Most business owners don't like to admit it, but the fact is they have a hard time seeing themselves as separate from their businesses.

It is as if their business defines them.

They dream of the day that their business doesn't need them, but at the same time they have no clear vision of what this would actually look like in the real world.

What would they do if they didn't work for the business each day? How would they feel if the business were truly independent of them?

Many business owners would be lost like the empty nesters whose teenage children have grown up and moved out into the world.

Let's be clear -- you are not your business.

Your business is a wonderful place to create value in the world, to challenge yourself and grow, but it cannot be the sum total of who you are.

The clearer you can detail out your vision of what your life will be like when you successfully scale your company and are no longer needed to oversee every aspect of its operations, the more compelling that future will be to pull you to do the simple things along the way that will hasten that positive result.

Barrier #3: Overwhelm

I get it; you have a lot going on. You've got customers making demands, team members who need coaching, systems that need to be built, ideas that need to be implemented, and that's just your business!

I'm not suggesting that you need to implement all the ideas you have in your head at one time. In fact, I'm coaching you to do just the opposite. To pick one or two great ideas to implement, and then and only then to go after the next set of ideas. Scaling a company usually happens much faster than anyone could imagine, but the paradox is that it will still require take time and patience.

The good news is that you don't have to do it alone. You can enlist your team to help you do it and tap into outside resources to speed up the process.

When things feel too big and intimidating -- break them down. Pick out a smaller, simpler piece that you can do now, and in so doing, takes you one step closer to your end result.

Can you take 15 minutes to draft out a step? Can you set aside one lunch to have a conversation? Can you schedule the planning meeting knowing that you won't do it perfect, but that you'll still get great value from going through the motions?

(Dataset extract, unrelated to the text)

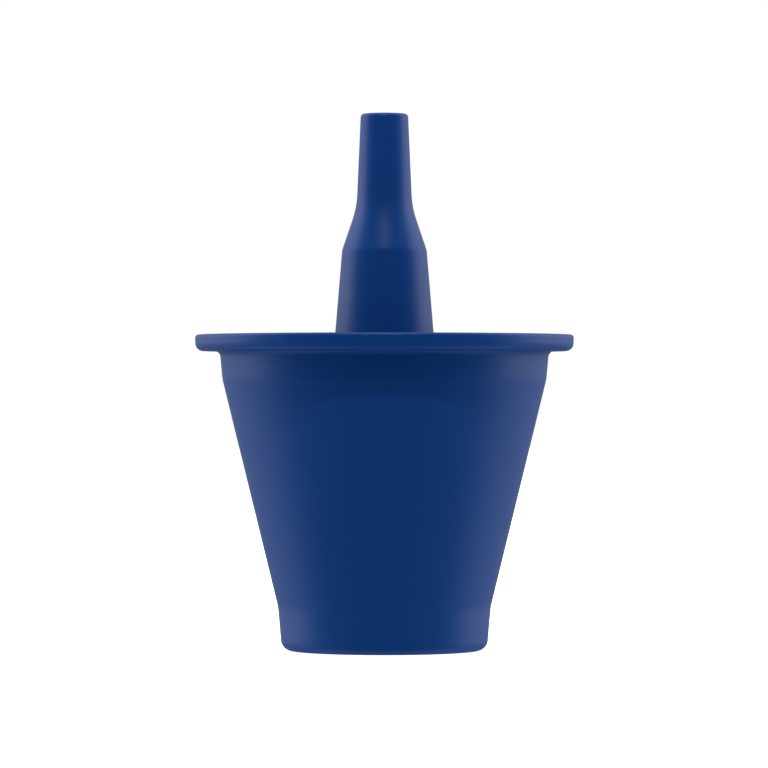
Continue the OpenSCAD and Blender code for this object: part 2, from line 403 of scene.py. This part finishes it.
def port_rings(edge_angle, edge_height, centre, outer_r, bore_r):
    """Rings of points from the outer edge of a port's panel, over the port's rounded edge, through the wall
    and out to the panel's edge on the bore. A panel point goes to the port's outline at its nearest point,
    and a ring lies part of the way between. Round the outline the edge is a quarter circle of PORT_EDGE."""
    half_w = PORT_W / 2
    across = outer_r * (edge_angle - centre)
    middle = np.clip(edge_height, PORT_Z + half_w, PORT_Z + PORT_H - half_w)
    away = np.stack([across, edge_height - middle], 1)
    away /= np.linalg.norm(away, axis=1, keepdims=True)

    def outline_at(offset):
        return away[:, 0] * (half_w + offset), middle + away[:, 1] * (half_w + offset)

    def sunk(offset, depth, radius):
        side, height = outline_at(offset)
        forward = np.sqrt(radius**2 - side**2) - depth
        x = forward * math.cos(centre) - side * math.sin(centre)
        y = forward * math.sin(centre) + side * math.cos(centre)
        return np.stack([x, y, height], 1)

    side, height = outline_at(PORT_EDGE)
    bends = np.linspace(0, math.pi / 2, EDGE_RINGS)
    outer, inner = [], []
    for rings, radius, sign in ((outer, outer_r, 1), (inner, bore_r, -1)):
        lip_angle = centre + np.arcsin(side / radius)
        for share in (np.arange(PORT_RINGS - 1, 0, -1) / PORT_RINGS) ** PORT_RING_CROWDING:
            angle = lip_angle + share * (edge_angle - lip_angle)
            rings.append(on_surface(angle, height + share * (edge_height - height), radius))
        for bend in bends:
            offset, depth = PORT_EDGE * (1 - math.sin(bend)), PORT_EDGE * (1 - math.cos(bend))
            rings.append(sunk(offset, sign * depth, radius))
    wall = [outer[-1] + (inner[-1] - outer[-1]) * k / WALL_RINGS for k in range(1, WALL_RINGS)]
    return np.stack(outer + wall + inner[::-1])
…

Also, lower the bar. You don't have to do it perfect out of the gate. In fact, you likely won't! Instead, give yourself permission to do it imperfectly knowing that you'll make it better and better over time.

Finally, if you feel overwhelmed it likely means you are thinking through steps 1-32. Instead, focus on the step you're on, and leave the other steps for later.

Barrier #4: Inertia

Inertia is the weight of the status quo that saps your strength from taking action. It says that a body at rest tends to stay at rest (and a body in motion tends to stay in motion) until acted upon by an outside force.

You must be that initial outside force that acts on your business. You must be that spark. Do something!

Once you get your company in motion along a new vector, inertia now works in your favor.

Have you ever tried to steer a car that doesn't have power steering? If the car is parked it is almost impossible to turn the wheel. But as soon as the car starts moving forward it becomes much easier to steer left or right.

So my advice to you is to do something. Even if you do it imperfectly at least you're now in motion and course correcting is much, much easier.

Ever noticed that when someone is on a diet they start off with the best of intentions? The first three days they eat healthfully, they exercise, they drink plenty of water. Then on the fourth day they have fast food for lunch and they say, "Oh well, I blew it, so now I might as well eat a few donuts, and a sundae, and candy bar..." It's almost as if they use that fallen moment as an excuse to give up on what they want. They take the easy way out.

I know you're going to have tough moments out there running your business. You will have meetings where you'll take too much of the work on to your plate. You will have client complaints that lure you to just step in and solve them for your team. You will have times when you will get lost in the day-to-day job of your business. That's okay. It will happen.

The key is to accept those moments and not beat yourself up. This helps you put them behind you so that you can then quickly do something to build momentum in a better direction.